═════ RECORDED DATA ═════

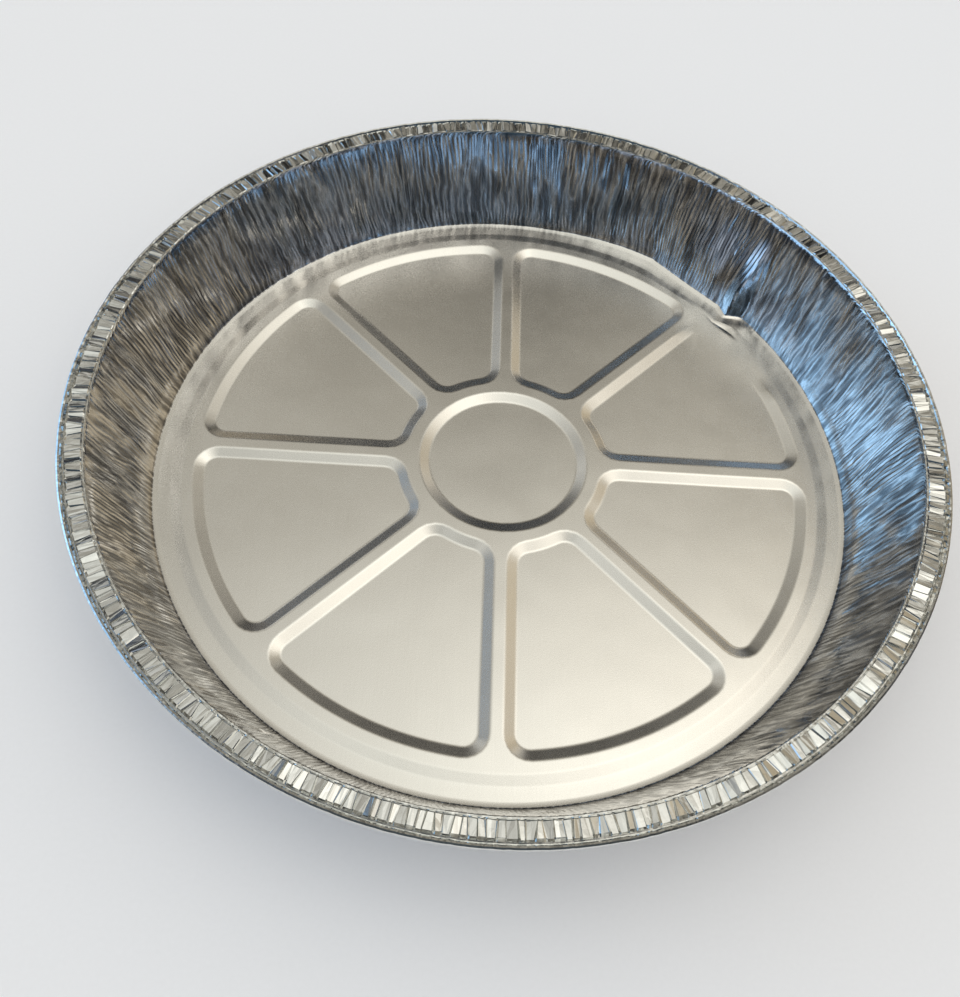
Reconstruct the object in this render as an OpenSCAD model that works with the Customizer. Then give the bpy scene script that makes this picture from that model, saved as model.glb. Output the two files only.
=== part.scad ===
// Round foil pie tin, pressed from one thin aluminium sheet.
// A flat floor with a wheel of raised ribs, a crumpled flaring side, a pleated flange
// and an edge curled over into a bead. The side was knocked in once, at one corner.
// Millimetres. The origin is the middle of the base and +Z is up.

/* [Sheet] */
// Thickness of the sheet
sheet_t = 0.12; // [0.1:0.01:0.2]
// Radius at which the lines of floor and side meet
floor_r = 99.6; // [90:0.2:125]
// Flare of the side, measured across, from the floor to the crease under the flange
side_flare = 8.8; // [5:0.1:14]
// Height of the crease between side and flange
crease_h = 31.8; // [24:0.2:40]
// Radius of the bend between floor and side
corner_rad = 1.1; // [0.8:0.1:2.4]

/* [Flange and bead] */
// Width of the pleated flange
flange_w = 4.4; // [3.6:0.1:5]
// Rise of the flange from the crease to its outer end
flange_rise = 0.2; // [0:0.1:1.5]
// Drop from the flange into the groove
groove_drop = 0.5; // [0.3:0.05:0.7]
// Slant of the pleats' ends down into the groove, measured across
pleat_end_w = 0.35; // [0.3:0.05:0.5]
// Width of the groove's floor
groove_w = 0.75; // [0.4:0.05:0.8]
// Outer diameter of the curled bead
bead_d = 1.2; // [1.2:0.05:2]

/* [Ribs] */
// Number of spokes
spokes = 8; // [6:1:10]
// Height of the ribs above the panels
rib_h = 1.1; // [0.8:0.05:1.4]
// Width of each sloped flank in plan
flank_w = 3; // [2.4:0.1:3.4]
// Width of a spoke's flat top
spoke_top_w = 3.2; // [2.4:0.1:4.2]
// Width of the outer ring's flat top
ring_top_w = 3; // [2.6:0.1:4]
// Width of the hub ring's flat top
hub_top_w = 3.6; // [2.4:0.1:4.2]
// Radius of the round panel in the hub
hub_panel_r = 21.6; // [18:0.2:25]
// Width of the outer ring's gentle slope down to the border
border_flank = 3; // [2:0.1:3.6]
// Flat border between that slope and the line where the side starts
border_w = 5; // [4:0.1:6]
// Height of the border above the panels
border_rise = 0.7; // [0.5:0.05:0.85]
// Corner radius at the wide end of a panel
panel_outer_rad = 3.6; // [2.5:0.1:5]
// Corner radius at the narrow end of a panel
panel_inner_rad = 4; // [2.5:0.1:5]

/* [Folds] */
// Folds round the side and the flange
folds = 104; // [84:1:112]
// Depth of the side's folds, from the middle to a crest
side_fold = 0.42; // [0.2:0.02:0.5]
// Depth of the flange's pleats, from the middle to a crest
pleat = 0.26; // [0.15:0.01:0.3]
// Slant of the folds between floor and flange
fold_slant = 2.5; // [-4:0.1:4]

/* [Dent] */
// Direction of the dent's tip
dent_az = 41; // [30:1:60]
// How far the side is pushed in at the tip
dent_in = 3.5; // [2:0.1:4.2]
// Spread of the dent's short side
dent_short = 6; // [6:0.5:10]
// Spread of the dent's long side
dent_long = 19; // [14:0.5:24]
// Radius of the patch where the ribs are pressed flat
flat_patch_r = 16; // [10:0.5:18]
// Distance of that patch from the middle
flat_patch_at = 88; // [84:0.5:90]
// Height above the border that the ribs keep in the patch
flat_h = 0.12; // [0.06:0.01:0.3]

/* [Hidden] */

half_t = sheet_t / 2;
floor_mid = border_rise + half_t;

// Flange, groove and bead, from the inside out. The curl is a six-sided turn of the
// sheet, less the side that stays open below the groove.
curl_sides = 6;
curl_step = 360 / curl_sides;
curl_r = bead_d / 2 - half_t / cos(curl_step / 2);
crease_r = floor_r + side_flare;
flange_out = crease_r + flange_w;
groove_in = flange_out + pleat_end_w;
groove_out = groove_in + groove_w;
bead_at = groove_out + curl_r;
flange_h = crease_h + flange_rise;
groove_h = flange_h - groove_drop;

// Straight line of the side and the bend at its foot
side_ang = atan2(crease_h - floor_mid, crease_r - floor_r);
bend_len = corner_rad * tan(side_ang / 2);
bend_r = floor_r - bend_len;
bend_z = floor_mid + corner_rad;
foot = [bend_r + corner_rad * sin(side_ang), bend_z - corner_rad * cos(side_ang)];
crease = [crease_r, crease_h];

// Ribs, from the outside in
ring_foot = floor_r - border_w;
ring_top_out = ring_foot - border_flank;
ring_top_in = ring_top_out - ring_top_w;
panel_out = ring_top_in - flank_w;
hub_top_in = hub_panel_r + flank_w;
hub_top_out = hub_top_in + hub_top_w;
panel_in = hub_top_out + flank_w;
panel_side = spoke_top_w / 2 + flank_w;
flank_slope = flank_w / rib_h;
border_slope = border_flank / (rib_h - border_rise);
rim_steps = 8;
nose_steps = 4;
corner_steps = 3;

// Under the ring's flat top the wheel, the strip of the side and the floor overlap, each
// ending at its own share of the top's width
wheel_lap = 0.25;
strip_lap = 0.45;
floor_lap = 0.65;
lap_out = ring_top_out - ring_top_w * wheel_lap;
lap_mid = ring_top_out - ring_top_w * strip_lap;
lap_in = ring_top_out - ring_top_w * floor_lap;

// Section of the side through the middle of the sheet, from under the outer ring's top
// to the curl's free edge, with two points partway up the side for its folds
lower_wall = 0.36;
upper_wall = 0.7;
side_line = concat([
    [lap_mid, floor_mid],
    [bend_r, floor_mid],
    [bend_r + corner_rad * sin(side_ang / 2), bend_z - corner_rad * cos(side_ang / 2)],
    foot,
    foot + (crease - foot) * lower_wall,
    foot + (crease - foot) * upper_wall,
    crease,
    [flange_out, flange_h],
    [groove_in, groove_h]],
    [for (k = [0 : curl_sides - 1])
        [bead_at - curl_r * cos(k * curl_step), groove_h + curl_r * sin(k * curl_step)]]);
rings = len(side_line);

// Points round the tin at each point of the section: two for each fold where it is
// folded, and one where it is smooth
first_folded = 1;
last_folded = 8;
function steps_at(i) = i < first_folded || i > last_folded ? folds : 2 * folds;
function ring_start(i) = i == 0 ? 0 : ring_start(i - 1) + steps_at(i - 1);
one_side = ring_start(rings);

// How deep the folds are, how far the dent pushes in and how much of the slant there is,
// at each point of the section up to the groove
side_share = [0, 0, 0.15, 0.5, 1, 1, 0.55, 0, 0];
pleat_share = [0, 0, 0, 0, 0, 0, 0.5, 1, 0];
dent_share = [0, 1, 1, 1, 0.8, 0.3, 0.04, 0, 0];
turn_share = [0, 0, 0.04, 0.1, 0.4, 0.72, 1, 1, 1];
function share(list, i) = list[min(i, last_folded)];

// Folds differ from one to the next: the even share of their depth is the same for all,
// the rest is drawn from a fixed list, and so is how far each lies to one side
fold_even = 0.62;
pleat_even = 0.7;
fold_sway = 0.3;
depth_seed = 7;
sway_seed = 19;
uneven = rands(-1, 1, one_side, depth_seed);
sway = rands(-1, 1, one_side, sway_seed);

// Unit direction of the section's step from point i to the next
function step_dir(i) = let(d = side_line[i + 1] - side_line[i]) d / norm(d);

// Direction square to the section at point i, lengthened so that the sheet keeps its
// thickness on both sides of a bend
function across(i) =
    let(a = step_dir(max(0, i - 1)), b = step_dir(min(rings - 2, i)),
        m = [-(a[1] + b[1]), a[0] + b[0]],
        u = m / norm(m))
    u / (u * [-b[1], b[0]]);

// How far the dent brings the side in at direction az: the round line is straightened
// from the tip to each end of the dent
dent_from = dent_az - dent_short;
dent_to = dent_az + dent_long;
function dent(az) =
    az <= dent_from || az >= dent_to ? 0
    : let(end = az < dent_az ? dent_from : dent_to,
        p = (floor_r - dent_in) * [cos(dent_az), sin(dent_az)],
        d = floor_r * [cos(end), sin(end)] - p)
    floor_r - (p[0] * d[1] - p[1] * d[0]) / (cos(az) * d[1] - sin(az) * d[0]);

// One point of the crumpled sheet, at point i of the section and step j round the tin
function sheet_point(i, j, side) =
    let(n = ring_start(i) + j,
        crest = (j % 2 == 0 ? 1 : -1),
        side_mix = fold_even * crest + (1 - fold_even) * uneven[n],
        pleat_mix = pleat_even * crest + (1 - pleat_even) * uneven[n],
        soft = share(side_share, i) * side_fold * side_mix,
        sharp = share(pleat_share, i) * pleat * pleat_mix,
        loose = min(1, share(side_share, i) + share(pleat_share, i)),
        az = (j + fold_sway * sway[n] * loose) * 360 / steps_at(i),
        p = side_line[i] + across(i) * (side * half_t + soft + sharp),
        slant = fold_slant * share(turn_share, i),
        r = p[0] - share(dent_share, i) * dent(az + slant),
        turn = az + slant)
    [r * cos(turn), r * sin(turn), p[1]];

// Number of the sheet's point at step j of ring i
function at(i, j) = ring_start(i) + (j % steps_at(i));

// Triangles of the band between rings i and i + 1, where one has as many steps as the
// other or twice as many
function band(i) =
    let(inner = steps_at(i), outer = steps_at(i + 1))
    inner >= outer
    ? let(m = inner / outer)
        [for (k = [0 : outer - 1])
            each m == 1
            ? [[at(i, k), at(i + 1, k + 1), at(i + 1, k)], [at(i, k), at(i, k + 1), at(i + 1, k + 1)]]
            : [[at(i, 2 * k), at(i, 2 * k + 1), at(i + 1, k)],
               [at(i, 2 * k + 1), at(i + 1, k + 1), at(i + 1, k)],
               [at(i, 2 * k + 1), at(i, 2 * k + 2), at(i + 1, k + 1)]]]
    : [for (k = [0 : inner - 1])
        each [[at(i, k), at(i + 1, 2 * k + 1), at(i + 1, 2 * k)],
              [at(i, k), at(i, k + 1), at(i + 1, 2 * k + 1)],
              [at(i, k + 1), at(i + 1, 2 * k + 2), at(i + 1, 2 * k + 1)]]];

// The crumpled side, flange, groove and curled edge as one closed strip of sheet
module crumpled_side() {
    upper = [for (i = [0 : rings - 1], j = [0 : steps_at(i) - 1]) sheet_point(i, j, 1)];
    lower = [for (i = [0 : rings - 1], j = [0 : steps_at(i) - 1]) sheet_point(i, j, -1)];
    last = rings - 1;
    skin = [for (i = [0 : last - 1]) each band(i)];
    under = [for (f = skin) [f[0] + one_side, f[2] + one_side, f[1] + one_side]];
    ends = [for (j = [0 : folds - 1])
        let(a = at(0, j), b = at(0, j + 1), c = at(last, j), d = at(last, j + 1))
        each [[a, a + one_side, b], [b, a + one_side, b + one_side],
              [c, d, c + one_side], [d, d + one_side, c + one_side]]];
    polyhedron(points = concat(upper, lower), faces = concat(skin, under, ends), convexity = 8);
}

// Points of an arc about a centre, from angle a to angle b
function arc(centre, r, a, b, steps) =
    [for (s = [0 : steps]) let(w = a + (b - a) * s / steps) centre + r * [cos(w), sin(w)]];

// Outline of a panel between two spokes, about the +X axis, grown by d on every side
function panel_outline(d) =
    let(half = 180 / spokes,
        oc = panel_out - panel_outer_rad,
        ic = panel_in + panel_inner_rad,
        oa = half - asin((panel_side + panel_outer_rad) / oc),
        ia = half - asin((panel_side + panel_inner_rad) / ic),
        outer = arc(oc * [cos(oa), sin(oa)], panel_outer_rad + d, oa, half + 90, corner_steps),
        inner = arc(ic * [cos(ia), sin(ia)], panel_inner_rad + d, half + 90, ia + 180, corner_steps),
        rim = arc([0, 0], panel_out + d, -oa, oa, rim_steps),
        nose = arc([0, 0], panel_in - d, ia, -ia, nose_steps))
    concat(
        [for (s = [1 : rim_steps - 1]) rim[s]],
        outer,
        inner,
        [for (s = [1 : nose_steps - 1]) nose[s]],
        [for (s = [corner_steps : -1 : 0]) [inner[s][0], -inner[s][1]]],
        [for (s = [corner_steps : -1 : 0]) [outer[s][0], -outer[s][1]]]);

// Recess of one panel, wider at the top by the slope of the flanks
module panel_recess(low, high) {
    base = panel_outline((low - sheet_t) * flank_slope);
    top = panel_outline((high - sheet_t) * flank_slope);
    m = len(base);
    mid = (panel_in + panel_out) / 2;
    points = concat(
        [for (p = base) [p[0], p[1], low]],
        [for (p = top) [p[0], p[1], high]],
        [[mid, 0, low], [mid, 0, high]]);
    faces = [for (j = [0 : m - 1])
        let(k = (j + 1) % m)
        each [[j, k, 2 * m], [m + k, m + j, 2 * m + 1], [j, m + j, k], [k, m + j, m + k]]];
    polyhedron(points = points, faces = faces, convexity = 4);
}

// The wheel of ribs as a solid that starts inside the sheet
module rib_wheel() {
    low = half_t;
    high = sheet_t + rib_h;
    edge = floor_mid;
    cut_low = low - half_t / 2;
    cut_high = high + half_t;
    difference() {
        rotate_extrude($fn = 240)
            polygon([[0, low], [lap_out, low], [lap_out, edge],
                     [ring_foot + half_t * border_slope, edge], [ring_top_out, high], [0, high]]);
        translate([0, 0, cut_low])
            cylinder(h = cut_high - cut_low, $fn = 120,
                     r1 = hub_panel_r + (cut_low - sheet_t) * flank_slope,
                     r2 = hub_panel_r + (cut_high - sheet_t) * flank_slope);
        for (s = [0 : spokes - 1])
            rotate([0, 0, (s + 0.5) * 360 / spokes])
                panel_recess(cut_low, cut_high);
        pressed_patch();
    }
}

// What the knock at the dent took off the ribs
module pressed_patch() {
    low = sheet_t + border_rise + flat_h;
    high = sheet_t + rib_h + half_t;
    rotate([0, 0, dent_az])
        translate([flat_patch_at, 0, low])
            cylinder(h = high - low, $fn = 90,
                     r1 = flat_patch_r, r2 = flat_patch_r + (high - low) * flank_slope);
}

module pie_tin() {
    color("silver")
        difference() {
            union() {
                crumpled_side();
                cylinder(r = lap_in, h = sheet_t, $fn = 240);
                rib_wheel();
            }
            translate([0, 0, -sheet_t])
                rib_wheel();
        }
}

pie_tin();
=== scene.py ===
import bpy
import math
import random
from mathutils import Matrix, Vector, noise


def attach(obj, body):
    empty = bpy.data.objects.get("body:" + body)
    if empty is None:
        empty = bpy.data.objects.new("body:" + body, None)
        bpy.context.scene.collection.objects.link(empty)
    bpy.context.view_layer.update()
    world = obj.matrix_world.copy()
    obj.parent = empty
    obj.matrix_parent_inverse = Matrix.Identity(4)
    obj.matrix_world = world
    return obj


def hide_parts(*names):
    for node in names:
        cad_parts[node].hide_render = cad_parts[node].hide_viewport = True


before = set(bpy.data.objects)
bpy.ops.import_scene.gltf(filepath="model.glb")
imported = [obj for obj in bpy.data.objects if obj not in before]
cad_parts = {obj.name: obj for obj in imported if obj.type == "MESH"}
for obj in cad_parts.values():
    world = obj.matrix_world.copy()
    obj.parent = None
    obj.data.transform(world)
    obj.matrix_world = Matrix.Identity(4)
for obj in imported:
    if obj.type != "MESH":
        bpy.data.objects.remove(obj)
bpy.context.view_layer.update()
mm = 0.001
print("frame loaded")

cameraSet = {
    "lens": 33.026,
    "sensor": 36.0,
    "distance": 261.0,
    "elevation": 57.825,
    "azimuth": -3.167,
    "roll": 5.973,
    "target": (-6.305, -13.474, 0.0),
}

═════

**GOAL OF THE EXERCISE**
Lines from the one containing "off the ribs" through the final line are to be given again verbatim, with nothing before or after.

**RESULT**
// What the knock at the dent took off the ribs
module pressed_patch() {
    low = sheet_t + border_rise + flat_h;
    high = sheet_t + rib_h + half_t;
    rotate([0, 0, dent_az])
        translate([flat_patch_at, 0, low])
            cylinder(h = high - low, $fn = 90,
                     r1 = flat_patch_r, r2 = flat_patch_r + (high - low) * flank_slope);
}

module pie_tin() {
    color("silver")
        difference() {
            union() {
                crumpled_side();
                cylinder(r = lap_in, h = sheet_t, $fn = 240);
                rib_wheel();
            }
            translate([0, 0, -sheet_t])
                rib_wheel();
        }
}

pie_tin();
=== scene.py ===
import bpy
import math
import random
from mathutils import Matrix, Vector, noise


def attach(obj, body):
    empty = bpy.data.objects.get("body:" + body)
    if empty is None:
        empty = bpy.data.objects.new("body:" + body, None)
        bpy.context.scene.collection.objects.link(empty)
    bpy.context.view_layer.update()
    world = obj.matrix_world.copy()
    obj.parent = empty
    obj.matrix_parent_inverse = Matrix.Identity(4)
    obj.matrix_world = world
    return obj


def hide_parts(*names):
    for node in names:
        cad_parts[node].hide_render = cad_parts[node].hide_viewport = True


before = set(bpy.data.objects)
bpy.ops.import_scene.gltf(filepath="model.glb")
imported = [obj for obj in bpy.data.objects if obj not in before]
cad_parts = {obj.name: obj for obj in imported if obj.type == "MESH"}
for obj in cad_parts.values():
    world = obj.matrix_world.copy()
    obj.parent = None
    obj.data.transform(world)
    obj.matrix_world = Matrix.Identity(4)
for obj in imported:
    if obj.type != "MESH":
        bpy.data.objects.remove(obj)
bpy.context.view_layer.update()
mm = 0.001
print("frame loaded")

cameraSet = {
    "lens": 33.026,
    "sensor": 36.0,
    "distance": 261.0,
    "elevation": 57.825,
    "azimuth": -3.167,
    "roll": 5.973,
    "target": (-6.305, -13.474, 0.0),
}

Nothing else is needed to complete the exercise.